Certifications for "Walking on Sunshine"
| Region | Certification | Certified units/sales |
| Canada (Music Canada) | Gold | 10,000^{*} |
| Denmark (IFPI Danmark) | Platinum | 90,000^{‡} |
| Italy (FIMI) | Platinum | 100,000^{‡} |
| Portugal (AFP) | Gold | 20,000^{‡} |
| United Kingdom (BPI) | 2× Platinum | 1,200,000^{‡} |
Summaries
| Worldwide | — | 2,000,000 |
^{*} Sales figures based on certification alone. ^{‡} Sales+streaming figures based on certification alone.

==In popular culture==
An instrumental version was used as a theme song for the short-lived, weekly hour-long Australian game show called The Main Event hosted by Larry Emdur; it aired on the Seven Network from 7 April 1991 until 22 November 1992. This was an arranged version by series music composer Jamie Rigg where it featured female vocalists repeating the title of the show as its only lyric.
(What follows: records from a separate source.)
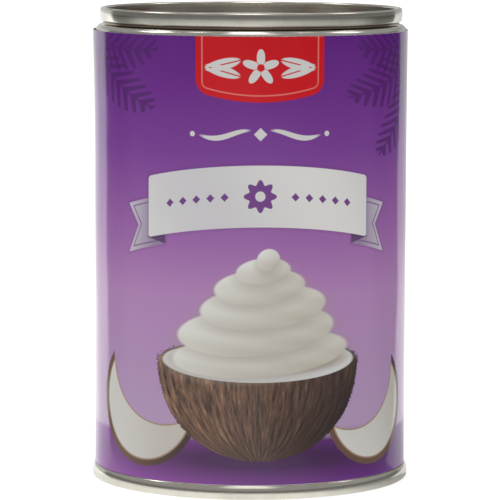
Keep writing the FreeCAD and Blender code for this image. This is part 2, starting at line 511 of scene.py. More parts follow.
class TurnedTree(Tree):
    """Turns a chain of points about the can's axis, with a slight ripple as rollers leave."""

    RIPPLE_SCALE = 110.0

    def __init__(self) -> None:
        """Builds the tree."""
        sizes = {"Profile": bpy.types.Mesh, "Segments": int, "Ripple": float}
        super().__init__("turned_plate", {**sizes, "Finish": bpy.types.Material}, self.PIECE)
        graph = self.graph
        size = graph.add("GeometryNodeAttributeDomainSize", self.given("Profile"), component="MESH")
        count = graph.field(size.outputs["Point Count"])
        sheet, around, along = self.grid(self.value("Segments") + 1.0, count)

        number = (along * (count - 1.0)).run("ROUND")
        corner = self.sample(graph.add("GeometryNodeInputPosition").outputs[0], "FLOAT_VECTOR", number)
        angle = around * -math.tau
        turned = graph.add("ShaderNodeVectorRotate", rotation_type="Z_AXIS", Vector=corner, Angle=angle)
        ripple = (graph.noise(turned.outputs[0], self.RIPPLE_SCALE) - 0.5) * self.value("Ripple")
        x, y, _ = graph.parts(turned.outputs[0])
        outward = ripple / length_of(x, y).at_least(MM)
        way = self.sample(self.read("way", "FLOAT"), "FLOAT", number)
        marked = self.store(sheet, self.CHART, "FLOAT2", "CORNER", graph.vector(around, way))
        offset = graph.vector(x * outward, y * outward)
        shaped = graph.add("GeometryNodeSetPosition", marked, Position=turned.outputs[0], Offset=offset)
        self.finish(shaped.outputs[0])

    def sample(self, value: object, kind: str, number: Field) -> bpy.types.NodeSocket:
        """A value of some data type, read at a numbered point of the profile."""
        feeds = {"Geometry": self.given("Profile"), "Value": value, "Index": number}
        return self.graph.add("GeometryNodeSampleIndex", data_type=kind, domain="POINT", **feeds).outputs[0]

    def turn(
        self, name: str, points: list[Vector], segments: int, ripple: float, finish: bpy.types.Material
    ) -> bpy.types.Object:
        """Turns a closed run of points.

        Args:
            name: the piece's name.
            points: radius and height of each, in millimetres.
            segments: faces round the axis.
            ripple: how far the surface wanders in or out, in millimetres.
            finish: its material.

        Returns:
            The piece.
        """
        chain = bpy.data.meshes.new(name + "_profile")
        corners = [(point.x * MM, 0.0, point.y * MM) for point in points]
        chain.from_pydata(corners, [(i, i + 1) for i in range(len(corners) - 1)], [])
        runs = (0.0, *((b - a).length for a, b in zip(points, points[1:])))
        ways = list(accumulate(runs))
        marks = chain.attributes.new("way", "FLOAT", "POINT")
        marks.data.foreach_set("value", [way / ways[-1] for way in ways])
        return self.make(name, chain, Segments=segments, Ripple=ripple * MM, Finish=finish)


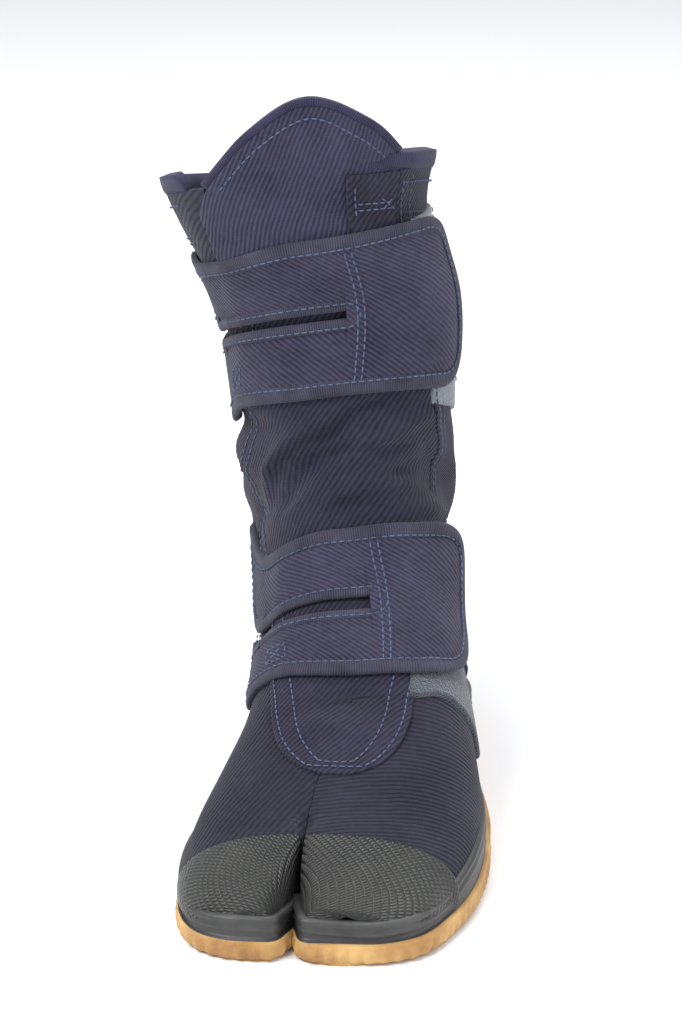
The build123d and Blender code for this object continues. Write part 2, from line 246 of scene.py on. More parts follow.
def make_chart():
    """Places and outward directions on a grid of whole v and u, and the ends of each row in u."""
    half = 720
    points = form(T_OF_V, np.linspace(-math.pi, math.pi, 2 * half + 1))
    normals = np.cross(np.gradient(points, axis=1), np.gradient(points, axis=0))
    normals /= np.maximum(np.linalg.norm(normals, axis=2, keepdims=True), 1e-9)
    grid_u = np.arange(-U_MAX, U_MAX + 1)
    run = distances(points)
    run -= run[:, half : half + 1]
    place = np.array([read_at(grid_u, u, row) for u, row in zip(run, points)])
    facing = np.array([read_at(grid_u, u, row) for u, row in zip(run, normals)])
    facing /= np.maximum(np.linalg.norm(facing, axis=2, keepdims=True), 1e-9)
    return place, facing, run[:, (0, -1)]


PLACE, FACING, ENDS = make_chart()


def sample(table, v, u):
    """Bilinear values of a chart table."""
    v = np.clip(v, 0, V_MAX - 1e-6)
    u = np.clip(np.asarray(u, float) + U_MAX, 0, 2 * U_MAX - 1e-6)
    i, j = v.astype(int), u.astype(int)
    f, g = (v - i)[..., None], (u - j)[..., None]
    low = table[i, j] * (1 - g) + table[i, j + 1] * g
    high = table[i + 1, j] * (1 - g) + table[i + 1, j + 1] * g
    return low * (1 - f) + high * f


# Soft folds of the cloth: v, u, half length, half width, slope, height
FOLDS = (
    (203, -22, 26, 4.2, 0.62, 2.4),
    (193, -12, 30, 4.0, 0.55, -2.6),
    (184, 2, 30, 5.0, 0.50, 2.3),
    (214, 6, 24, 4.0, 0.75, -2.0),
    (208, 18, 26, 4.4, 0.60, 2.0),
    (196, 26, 24, 4.0, 0.42, -2.2),
    (176, -18, 18, 4.0, 0.35, -1.7),
    (186, 44, 26, 5.0, 0.30, 2.0),
    (200, 56, 28, 5.0, 0.20, -2.0),
    (212, -44, 26, 4.6, -0.25, -2.2),
    (202, -52, 28, 5.0, -0.32, 2.2),
    (190, -60, 30, 5.0, -0.38, -2.4),
    (180, -70, 30, 5.5, -0.40, 2.0),
    (190, 76, 34, 5.5, -0.12, -2.2),
    (203, 92, 34, 6.0, -0.20, 2.0),
    (214, -88, 34, 5.5, 0.18, -2.0),
    (202, -104, 36, 6.0, 0.10, 2.0),
    (222, 112, 30, 6.0, 0.10, -1.6),
    (236, -118, 30, 6.0, -0.12, -1.5),
    (250, 98, 26, 6.0, 0.30, 1.4),
    (268, -112, 26, 6.0, 0.25, 1.3),
    (118, 72, 26, 6.0, 0.20, 1.1),
    (96, 62, 22, 5.0, -0.25, -0.9),
    (112, -76, 24, 6.0, -0.20, 1.0),
    (78, -58, 20, 5.0, 0.30, -0.8),
    (98, 4, 26, 7.0, 0.15, -0.9),
    (84, -6, 20, 6.0, -0.25, 0.8),
)


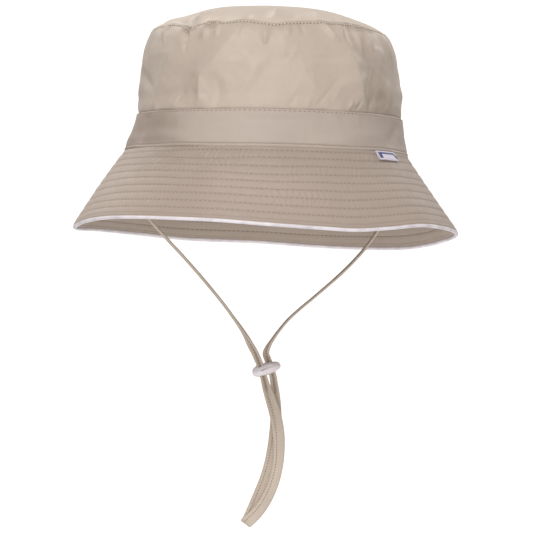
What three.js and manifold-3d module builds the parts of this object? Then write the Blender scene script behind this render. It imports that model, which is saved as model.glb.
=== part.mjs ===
import * as THREE from "three";
import { mergeVertices } from "three/addons/utils/BufferGeometryUtils.js";
import Module from "manifold-3d";

// A child's bucket sun hat with a chin strap. Millimetres, +Z up, the front of the hat towards -Y.
// The origin is the middle of the head opening, in the plane of the seam between band and brim.
// Every ring of the hat is an oval: "half" is its half width, and it is ovalExtra deeper than wide.

const ovalExtra = 9;
const clothGap = 0.3; // between neighbouring pieces of cloth
const around = 90; // steps round each ring of cloth
const turn = Math.PI * 2;

// Crown
const crownCloth = 1.2;
const tipRise = 13.2; // of the dome over its seam
const seamHalf = 64.4; // the seam of tip and side
const seamHeight = 68.9;

// Outer skin of the side panel, from its foot inside the band up to the tip seam. "shift" is how
// far the ring sits towards +X, because the crown leans a little to that side.
const sideRings = [
  { half: 73.1, height: 16.6, shift: 1.5 },
  { half: 73.1, height: 21.3, shift: 1.6 },
  { half: 73.8, height: 26.5, shift: 1.7 },
  { half: 73.6, height: 33, shift: 1.7 },
  { half: 72.8, height: 41, shift: 1.4 },
  { half: 72.0, height: 49, shift: 1.0 },
  { half: 70.8, height: 57, shift: 0.7 },
  { half: 68.5, height: 63.6, shift: 0.5 },
  { half: seamHalf + 0.15, height: seamHeight - 0.15, shift: 0.4 },
];
const tipShift = 0.4;

// Dome of the tip: share of the way from the middle to the seam, and share of the rise.
const tipRings = [
  { out: 1, rise: 0 },
  { out: 0.9, rise: 0.25 },
  { out: 0.76, rise: 0.5 },
  { out: 0.58, rise: 0.76 },
  { out: 0.3, rise: 0.95 },
];

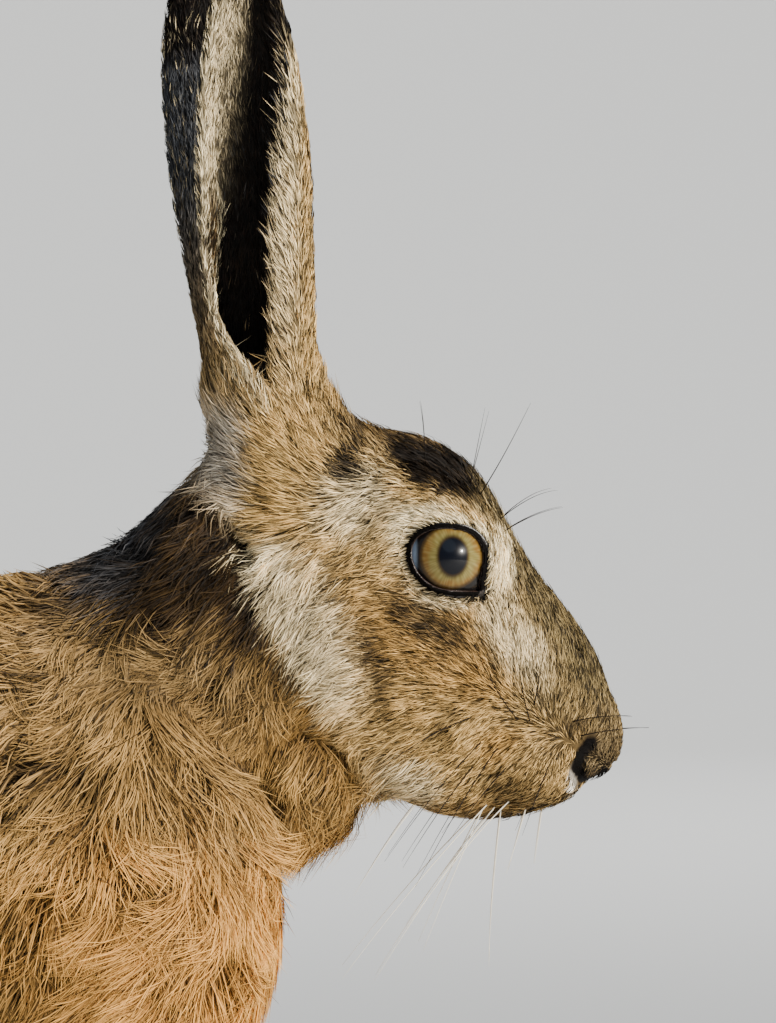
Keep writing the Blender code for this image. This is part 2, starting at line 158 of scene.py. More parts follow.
# Grooves between the toes: from and to along X, the heights there, each groove's Y, and its bore.
TOE_GROOVES = {
    "fore": ((130, 151), (18.5, 11), (23.8, 28.8, 33.8), 2),
    "hind": ((-44, -7), (22, 12), (48, 53, 58), 2.2),
}
TOE_BOX = (7, 26)            # a groove's reach to each side, and its greatest height
TOE_GROOVE_EDGE = 2          # how round its edge is
WIDEST, HALVINGS = 70, 22    # the search for the coat's outline across the hare

# The coat. Each place: centre, reach, then the coat's depth, a hair's length and width, hairs per
# square millimetre, a lock's width, how much its hairs gather, and how far they stand up, in degrees.
COAT = {
    "nose": ((220, 5, 234), 5, (0.5, 1.7, 0.18, 9.5, 1.6, 0.1, 16)),
    "pad": ((204, 14, 231), 8, (1.2, 3.8, 0.2, 7.5, 2.2, 0.25, 16)),
    "snout": ((196, 15, 250), 10, (1.3, 4.8, 0.2, 7, 2.4, 0.25, 12)),
    "bridge": ((206, 0, 262), 10, (1.3, 5, 0.2, 7, 2.4, 0.25, 12)),
    "forehead": ((182, 6, 298), 9, (2, 7, 0.2, 6.8, 2.8, 0.3, 20)),
    "eye": ((181, 26, 280), 8, (0.9, 3, 0.18, 9, 2, 0.2, 10)),
    "cheek": ((172, 26, 256), 10, (2, 7, 0.22, 6, 3, 0.35, 12)),
    "chin": ((190, 4, 221), 9, (1.8, 5.5, 0.22, 5.5, 2.8, 0.3, 14)),
    "jowl": ((148, 28, 262), 11, (3.2, 10, 0.25, 5, 3.8, 0.45, 14)),
    "crown": ((154, 6, 314), 9, (2.2, 8.5, 0.21, 6, 3.2, 0.4, 24)),
    "ear_root": ((142, 18, 308), 9, (1.8, 7, 0.22, 6, 2.8, 0.3, 10)),
    "neck_top": ((118, 24, 280), 9, (2.6, 13, 0.21, 3.6, 4.5, 0.4, 12)),
    "throat_fold": ((137, 32, 222), 7, (1.2, 17, 0.2, 3.2, 4.5, 0.5, 22)),
    "throat_fold_low": ((141, 29, 206), 7, (1.2, 17, 0.2, 3.2, 4.5, 0.5, 22)),
    "throat_fold_top": ((139, 29, 238), 6, (1.2, 14, 0.2, 3.8, 4.5, 0.4, 18)),
    "ear_seat": ((128, 14, 324), 6, (1, 9, 0.22, 6, 3, 0.3, 18)),
    "ruff_edge": ((128, 25, 272), 8, (2.6, 14, 0.24, 5, 4.5, 0.35, 16)),
    "ruff_fold": ((138, 29, 246), 7, (3, 15, 0.24, 5, 4.5, 0.35, 16)),
    "jaw_edge": ((158, 19, 231), 7, (2.4, 12, 0.24, 5, 4.5, 0.35, 16)),
    "neck": ((108, 32, 256), 17, (6.5, 18, 0.22, 2.7, 5.5, 0.5, 14)),
    "nape": ((112, 0, 292), 15, (5, 15, 0.22, 2.9, 4.5, 0.4, 14)),
    "throat": ((152, 16, 216), 10, (5, 20, 0.19, 3.6, 4.5, 0.55, 24)),
    "chest": ((118, 30, 200), 26, (9, 25, 0.2, 2.6, 6.5, 0.55, 20)),
    "breast": ((132, 0, 150), 22, (8, 22, 0.28, 1.9, 8, 0.5, 14)),
    "shoulder": ((84, 54, 176), 24, (7, 20, 0.28, 1.9, 6.5, 0.45, 12)),
    "back": ((10, 0, 236), 50, (4.5, 15, 0.5, 0.88, 5.5, 0.28, 8)),
    "side": ((0, 52, 160), 50, (5, 15, 0.5, 0.84, 5.5, 0.28, 8)),
    "rump": ((-130, 0, 140), 50, (4.5, 15, 0.5, 0.88, 5.5, 0.28, 8)),
    "haunch": ((-84, 75, 92), 45, (3.8, 13, 0.5, 0.9, 5, 0.26, 8)),
    "belly": ((-10, 0, 100), 35, (5.5, 16, 0.65, 0.6, 7, 0.4, 10)),
    "upper_arm": ((100, 32, 130), 18, (4, 12, 0.38, 1.3, 5, 0.35, 8)),
    "foreleg": ((108, 29, 70), 20, (1.8, 7, 0.42, 1.5, 3.2, 0.22, 6)),
    "forepaw": ((128, 29, 12), 14, (1.4, 5, 0.36, 2.2, 3, 0.22, 8)),
    "shank": ((-80, 60, 50), 26, (2.4, 9, 0.46, 1.15, 4.5, 0.26, 7)),
    "hindfoot": ((-70, 52, 12), 40, (1.5, 6, 0.44, 1.3, 3.2, 0.22, 7)),
    "tail": ((-190, 0, 40), 22, (6, 18, 0.7, 1.1, 7, 0.5, 16)),
}
EAR_COAT = {
    "outer": (0.7, 4.2, 0.22, 4.3, 2.4, 0.25, 10),
    "inner": (0.6, 4.4, 0.21, 4.3, 2.4, 0.25, 8),
}
EAR_JOIN = (316, 330)        # heights between which the head's coat gives way to the ears'
HOLLOW_EDGE = (1.3, 2.3)     # depths in the ear's leaf between which its outside gives way to its hollow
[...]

The song is very popular in commercials, and advertisers typically pay $150,000 to $200,000 per year to use the song. This song appeared in a mashup with Beyoncé's "Halo" in the popular television show Glee, featured in the Season 1 episode "Vitamin D". It was performed by the female members of the glee club New Directions, with featured solos by Rachel Berry (Lea Michele) and Mercedes Jones (Amber Riley). It was released as a single on October 7, 2009, through digital download on iTunes, and debuted on the Billboard Hot 100 at number 40 while reaching number 4 in Ireland, number 9 in the UK and number 10 in Australia.

The song has been featured in many movies, such as High Fidelity, American Psycho, Daddy Day Care, Herbie: Fully Loaded, The Secret of My Success, Bean, The Master of Disguise, Look Who's Talking, Ella Enchanted, Ramona and Beezus, and more. It has also been featured in many TV series such as Sports Night, It's Always Sunny in Philadelphia, Prison Break, The Big Bang Theory, Cougar Town, Young Sheldon, The Goldbergs, and Landman. In Futurama, character Philip J Fry sang (off key) excerpts from the song in several episodes, indicating that it was one of his favorites.

The song was covered by metalcore band Ice Nine Kills and ska band Reel Big Fish for the soundtrack to the comic book adaptation of American Psycho.

The song was used in the opening cutscene and credits of the 2013 video game Lego City Undercover.

Covers of the song have been featured in two installments of Ubisoft's Just Dance rhythm videogame franchise, namely Just Dance 2023 Edition, Just Dance Kids 2014, and in one of its spinoffs, The Smurfs Dance Party.

Since the 2025 MLB season, the Tampa Bay Rays have played the song in the home games they won.

The song is also one of five songs covered on Rock n' Roller Coaster starring the Muppets, performed by guest star Kelly Clarkson.